I haven't played the Director's Cut of the first game in detail, but this game mirrors a lot of the criticisms I've read about its gameplay tweaks. I don't think I ever felt stressed or in danger outside of a couple seconds in a couple boss fights in the entire 60-odd hours my normal mode playthrough took – not in combat, and not in traversal. Roads and flat-enough surfaces are plentiful to the point where I basically spent the entire damn game in my pickup truck and made the vast majority of my deliveries with 0% damage. Necessity is the mother of invention, and the game just never made me need to try anything else, so I was remarkably uninventive. More friction to trigger and inspire more invention would have gone a long way.

MILD/STRUCTURAL SPOILERS FOLLOW

What's shocking about Stranding 2, actually, is how deeply predictable it is down to the very end. It mirrors the first game's structure almost exactly, but without the second- and third-act swerves that MGS2 pulled to make its mirror image of the first MGS a funhouse one. Narratively it provides some interesting evolutions and counterpoints to the first game, integrating violence and its necessity tightly into both the gameplay and the story, pivotingly from the first game's pacifist bent in a way that feels earned. But it's still a cross-contintental adventure plugging in the Internet everywhere before a final act where you have to get back home without the benefit of teleportation just using the infrastructure you built, punctuated by three tight action setpieces set in otherworldly dreamscapes against a military man. (Which worked well in the first game as Kojima exorcising the ghost of Metal Gear's militarism – an exorcism that didn't go particularly well judging by the content of this sequel.)

It has a number of surprises and plot twists, but aside from the inciting incident a couple hours in that propels the plot forward, almost every big surprise – including the very final moments, even during and after the credits – is so heavily telegraphed that it's impossible to tell whether Kojima even thinks he's surprising you. The first game carried the weight of revelation, especially in its final moments; the terrifying sense of approaching the unknown and not knowing what you're going to find, and the thrilling, driving anticipation of finding out. In this sequel that's been replaced with the stark feeling of inevitability and watching things play out exactly, exhaustingly, as you expect, and Kojima's tone and direction don't make this seem like an intentional choice.

SPOILERS END

I'd also be remiss not to touch on what a huge missed opportunity the game's setting is. The first Death Stranding felt like an intelligent and pointed critique of America; this game does well with the first map in Mexico, but the bulk of the game in Australia makes the setting feel like an afterthought. You'd think that there would be something about the continent from a social perspective – aboriginal traditions and the blurring between dreams and reality, the continent's colonial history as an ex-penal colony – that would provide some level of flavor to the setting to distinguish it from America, but Kojima's main interest in Australia seems to be 1) where it sits as a continental plate and 2) the fact that Mad Max is set there and he gets an excuse to include George Miller. It's a level of incuriosity in his subject that's completely uncharacteristic of Kojima, and likely goes a long way towards causing the game to feel like a retread of its predecessor.
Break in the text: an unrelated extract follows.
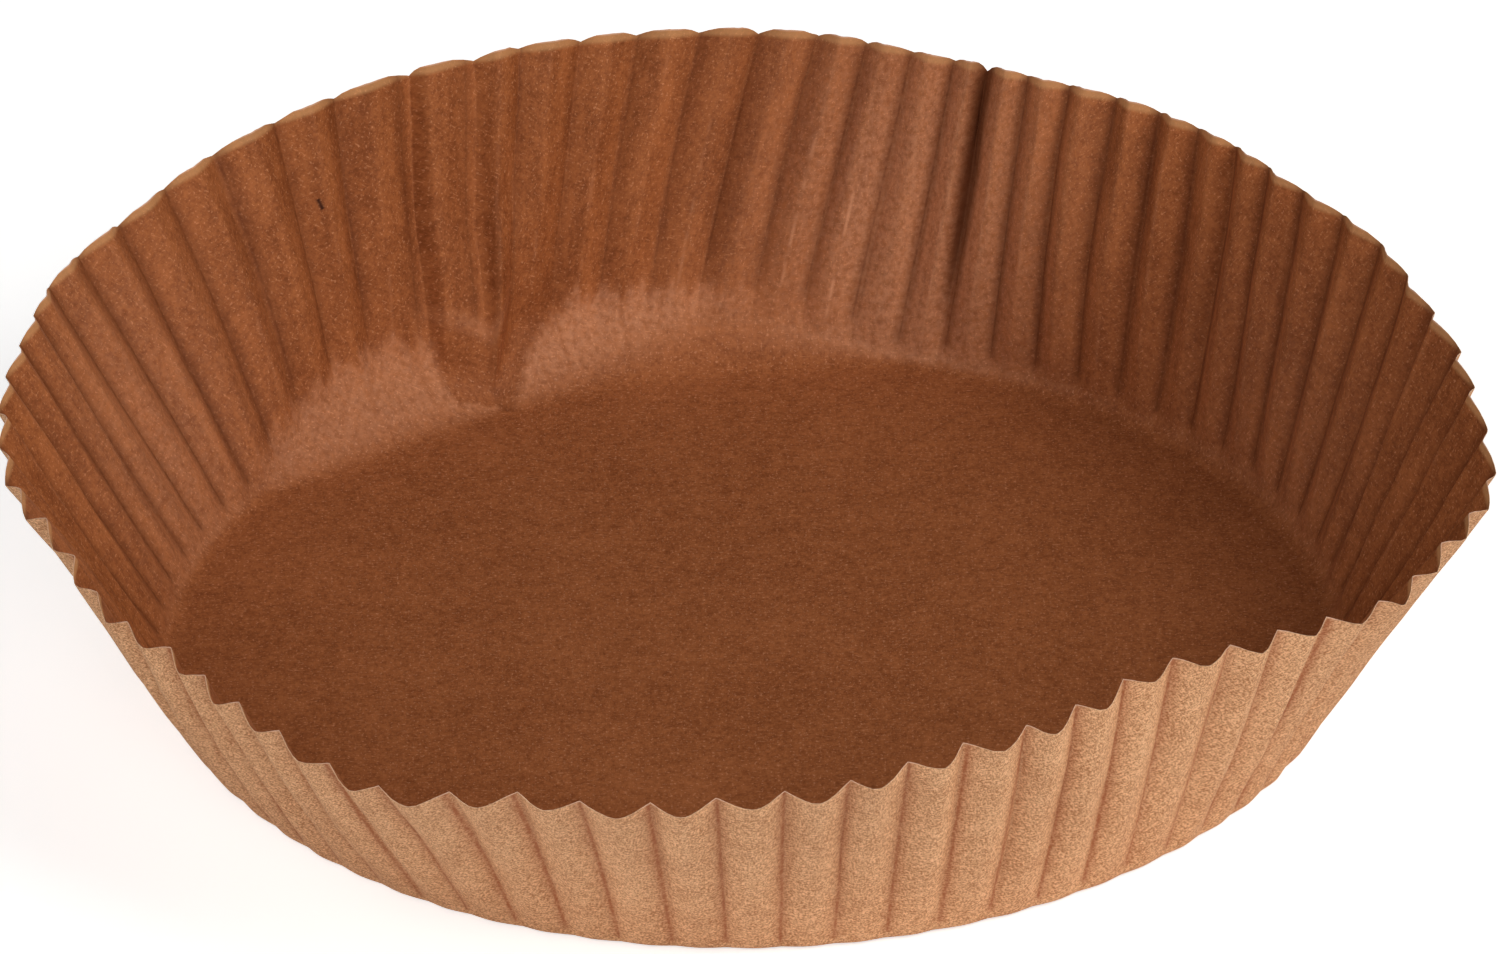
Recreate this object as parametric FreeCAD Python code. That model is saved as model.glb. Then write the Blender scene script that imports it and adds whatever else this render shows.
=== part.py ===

None of this is to say that Stranding 2 is a bad game. It's extremely polished, smartly written, has a deliciously bonkers final act (that will make, if they ever play it, a few sectors of Extremely Online people apoplectic) that goes a long way towards leaving a good taste in my mouth, and is chock full of secrets and objectives that I'm sure I'm going to spend a long time with now that I've already rolled the credits. It's got the heart, humanity and intelligence of Kojima's best work. But it feels depressingly repetitive, both of its predecessor and of Kojima's career as a whole. I'm glad Kojima's moving to new pastures with OD and Physint and hope that new beginnings lead to new innovations, but this one was, for better or for worse, just more of a good thing.